Doing the people’s work

The commitment of assuming office is a commitment to serving New Yorkers with the utmost integrity.

I feel compelled to say this because over the past several weeks, there have been some media reports questioning Mayor de Blasio’s conduct. This isn’t surprising. After all, when you confront the status quo, powerful people are likely to be upset. And when you do more than any other mayor has for New Yorkers who live in the forgotten of the Two Cities, people are going to take notice.

Legal scrutiny of the Mayor’s office has existed since the birth of our city. Mayors before this one faced such reviews, and mayors after Mayor de Blasio will too.

I’ve worked with Mayor de Blasio for a long time and I know he has always held himself and his team to the highest standards of ethics and integrity. He deserves the same benefit of the doubt that you yourself would expect to receive under these circumstances.
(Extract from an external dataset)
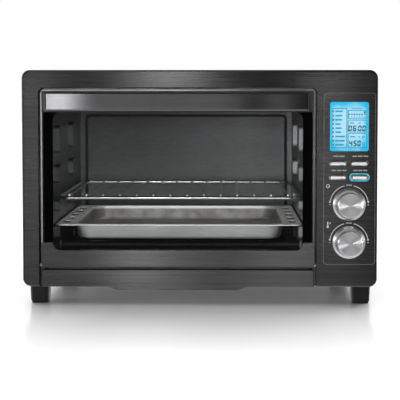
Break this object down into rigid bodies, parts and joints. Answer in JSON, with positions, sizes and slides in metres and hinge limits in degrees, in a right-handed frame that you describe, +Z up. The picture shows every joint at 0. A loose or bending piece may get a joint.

It is up to us progressives not to let the shrieking headlines distract from the real work we’ve all been doing – the work to create a safer, fairer, and stronger city.

It’s work that’s been happening in our community and all over the city.

Since the start of Mayor de Blasio’s term, the City has become safer than ever while stop-and-frisks have gone down more than 90 percent.

We’re now home to the most ambitious affordable housing plan in the country — a blueprint that demands that developers build affordable if they build in our communities at all. All of this has led to a record pace for building and preserving affordable apartments.

More than 68,000 four-year olds are in free, full-day pre-K. That’s not just life-changing for children — it’s transformative for thousands of caregivers who work.

In 2014, the City Council worked with the Mayor to provide paid sick days to ALL private-sector workers. The Mayor has also instituted paid parental leave, raised the minimum wage for City employees and contracted workers to $15 dollars an hour, and is working to help every employee access a retirement plan.

This is what matters — the real change that actually makes people’s lives better and easier, like the ability to pick your child up from school or open a bank account using an IDNYC.

All of this shows the honorable action of someone who is fulfilling the mandate we gave him two-and-a-half years ago.

We need to protect this progress — and keep working to make more to address what Mayor de Blasio has called the Tale of Two Cities — one for those with opportunity, and one for the rest of us. That’s the only way we’re going to stay the greatest city in the world. It’s the only way we can make Two Cities, one.